Why local experience makes a difference
Painting is not the same in every market. Materials, climate, common home styles, and maintenance needs vary by region. In the Dallas-Fort Worth Metroplex, crews need to understand what local homes typically deal with, from sun-faded exteriors to drywall cracks caused by movement and seasonal changes.
That local experience also helps with practical recommendations. Some colors hold up better outside. Some surfaces need stronger prep than homeowners expect. Some repairs should be handled now instead of after painting starts. A company that works across North Texas every day has seen these patterns before and can usually spot problems during the estimate, not halfway through the job.

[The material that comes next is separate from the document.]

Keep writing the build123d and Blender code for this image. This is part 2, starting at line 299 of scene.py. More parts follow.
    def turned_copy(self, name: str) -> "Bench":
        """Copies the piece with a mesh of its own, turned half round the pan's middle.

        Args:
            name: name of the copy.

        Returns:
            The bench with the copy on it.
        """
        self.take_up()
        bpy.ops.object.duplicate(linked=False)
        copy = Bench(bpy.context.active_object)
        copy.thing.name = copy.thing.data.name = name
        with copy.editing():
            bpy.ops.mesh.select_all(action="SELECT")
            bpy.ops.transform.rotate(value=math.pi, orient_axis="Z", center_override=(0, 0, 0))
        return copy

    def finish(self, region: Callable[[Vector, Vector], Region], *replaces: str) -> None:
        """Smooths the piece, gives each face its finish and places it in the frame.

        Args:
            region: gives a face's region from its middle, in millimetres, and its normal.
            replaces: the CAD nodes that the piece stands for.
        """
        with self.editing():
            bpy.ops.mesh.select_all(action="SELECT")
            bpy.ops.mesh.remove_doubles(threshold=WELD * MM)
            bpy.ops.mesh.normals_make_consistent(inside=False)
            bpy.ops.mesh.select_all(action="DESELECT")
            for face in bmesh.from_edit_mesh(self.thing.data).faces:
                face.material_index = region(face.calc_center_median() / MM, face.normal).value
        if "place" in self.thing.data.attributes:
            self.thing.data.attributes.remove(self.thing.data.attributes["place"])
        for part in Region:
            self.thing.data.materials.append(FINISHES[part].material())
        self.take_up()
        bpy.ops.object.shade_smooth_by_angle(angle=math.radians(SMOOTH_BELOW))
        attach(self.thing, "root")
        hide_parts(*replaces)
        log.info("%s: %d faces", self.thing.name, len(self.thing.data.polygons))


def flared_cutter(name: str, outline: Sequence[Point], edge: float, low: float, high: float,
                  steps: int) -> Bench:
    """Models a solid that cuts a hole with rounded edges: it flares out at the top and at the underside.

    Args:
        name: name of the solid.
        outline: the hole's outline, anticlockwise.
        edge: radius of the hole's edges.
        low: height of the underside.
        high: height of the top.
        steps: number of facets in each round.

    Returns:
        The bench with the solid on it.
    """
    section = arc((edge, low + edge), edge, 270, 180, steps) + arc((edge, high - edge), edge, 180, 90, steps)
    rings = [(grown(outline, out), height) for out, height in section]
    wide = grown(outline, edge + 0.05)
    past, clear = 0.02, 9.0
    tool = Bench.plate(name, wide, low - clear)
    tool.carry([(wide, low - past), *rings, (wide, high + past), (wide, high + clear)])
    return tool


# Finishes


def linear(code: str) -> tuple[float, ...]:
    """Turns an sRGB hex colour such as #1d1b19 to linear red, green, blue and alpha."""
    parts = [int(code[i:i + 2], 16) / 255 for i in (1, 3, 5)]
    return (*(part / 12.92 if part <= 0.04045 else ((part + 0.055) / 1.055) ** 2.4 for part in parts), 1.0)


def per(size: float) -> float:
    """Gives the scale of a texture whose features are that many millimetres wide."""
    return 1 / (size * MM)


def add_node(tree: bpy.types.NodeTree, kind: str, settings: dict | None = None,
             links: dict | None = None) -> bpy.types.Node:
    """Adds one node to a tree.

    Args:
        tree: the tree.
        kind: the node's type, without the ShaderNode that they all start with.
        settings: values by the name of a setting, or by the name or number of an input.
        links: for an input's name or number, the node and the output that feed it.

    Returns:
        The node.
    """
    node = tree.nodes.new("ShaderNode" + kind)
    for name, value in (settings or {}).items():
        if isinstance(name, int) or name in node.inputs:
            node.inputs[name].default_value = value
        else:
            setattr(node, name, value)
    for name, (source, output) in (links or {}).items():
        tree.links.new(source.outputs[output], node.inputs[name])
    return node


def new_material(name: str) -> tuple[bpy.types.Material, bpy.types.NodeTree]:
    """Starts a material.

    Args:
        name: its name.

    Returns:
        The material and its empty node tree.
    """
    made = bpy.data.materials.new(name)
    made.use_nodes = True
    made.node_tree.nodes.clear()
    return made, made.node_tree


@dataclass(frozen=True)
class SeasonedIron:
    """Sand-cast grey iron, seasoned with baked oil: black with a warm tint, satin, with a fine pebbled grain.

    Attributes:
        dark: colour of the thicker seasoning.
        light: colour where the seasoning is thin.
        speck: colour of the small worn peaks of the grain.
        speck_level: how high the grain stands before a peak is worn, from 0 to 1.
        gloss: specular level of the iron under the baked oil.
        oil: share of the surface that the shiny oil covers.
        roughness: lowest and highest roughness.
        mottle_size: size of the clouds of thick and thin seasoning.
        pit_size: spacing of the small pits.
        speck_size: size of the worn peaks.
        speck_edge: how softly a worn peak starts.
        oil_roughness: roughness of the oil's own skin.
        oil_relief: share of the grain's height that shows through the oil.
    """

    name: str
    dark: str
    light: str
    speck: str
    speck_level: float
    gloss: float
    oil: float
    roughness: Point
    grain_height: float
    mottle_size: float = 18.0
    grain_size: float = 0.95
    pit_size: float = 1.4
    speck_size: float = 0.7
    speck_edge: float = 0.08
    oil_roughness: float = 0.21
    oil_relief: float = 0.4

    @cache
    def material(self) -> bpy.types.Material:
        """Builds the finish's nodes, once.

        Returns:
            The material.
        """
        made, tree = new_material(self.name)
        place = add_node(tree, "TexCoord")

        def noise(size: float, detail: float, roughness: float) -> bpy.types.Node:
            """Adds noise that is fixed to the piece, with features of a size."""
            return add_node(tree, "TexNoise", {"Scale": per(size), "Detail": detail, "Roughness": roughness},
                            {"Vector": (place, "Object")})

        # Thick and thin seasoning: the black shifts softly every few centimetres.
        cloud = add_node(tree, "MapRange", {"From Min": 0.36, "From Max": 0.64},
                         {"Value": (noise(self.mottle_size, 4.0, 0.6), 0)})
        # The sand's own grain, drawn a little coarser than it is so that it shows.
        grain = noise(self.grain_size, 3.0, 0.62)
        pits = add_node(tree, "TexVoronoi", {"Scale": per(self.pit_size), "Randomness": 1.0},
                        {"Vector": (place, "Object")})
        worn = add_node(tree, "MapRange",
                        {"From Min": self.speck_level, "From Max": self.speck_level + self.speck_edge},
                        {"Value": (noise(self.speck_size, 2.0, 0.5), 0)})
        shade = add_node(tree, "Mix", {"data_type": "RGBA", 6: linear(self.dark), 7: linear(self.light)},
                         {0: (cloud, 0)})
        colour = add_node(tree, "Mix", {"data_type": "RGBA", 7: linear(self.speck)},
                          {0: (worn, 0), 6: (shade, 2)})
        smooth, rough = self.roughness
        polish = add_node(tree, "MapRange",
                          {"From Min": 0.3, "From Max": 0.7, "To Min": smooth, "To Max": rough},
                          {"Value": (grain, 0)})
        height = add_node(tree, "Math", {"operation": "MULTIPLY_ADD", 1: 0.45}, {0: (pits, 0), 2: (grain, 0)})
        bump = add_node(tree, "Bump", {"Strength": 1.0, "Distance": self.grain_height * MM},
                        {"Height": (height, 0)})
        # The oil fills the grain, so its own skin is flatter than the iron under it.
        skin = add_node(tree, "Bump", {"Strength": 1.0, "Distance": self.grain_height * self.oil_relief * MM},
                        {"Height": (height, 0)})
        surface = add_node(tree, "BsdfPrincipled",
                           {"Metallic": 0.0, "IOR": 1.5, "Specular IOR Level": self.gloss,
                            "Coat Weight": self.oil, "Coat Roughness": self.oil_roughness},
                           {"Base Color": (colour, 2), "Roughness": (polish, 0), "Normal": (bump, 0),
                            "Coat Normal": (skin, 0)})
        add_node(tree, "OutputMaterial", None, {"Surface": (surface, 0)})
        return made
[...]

For homeowners, sellers, landlords, and managers, that experience saves time. You are not hiring someone to experiment on your property. You want a crew that can look at the space, identify what is needed, and give you a realistic plan. That is the value of a full-service painter with years of hands-on work behind the estimate.
Balderas Painting Service is built around that kind of practical support - painting, prep, repairs, and clear on-site evaluation without making the process harder than it needs to be.
If you are comparing home painting services, look past the color chart and the first price you hear. The better result usually comes from the company that sees the whole job, not just the paint.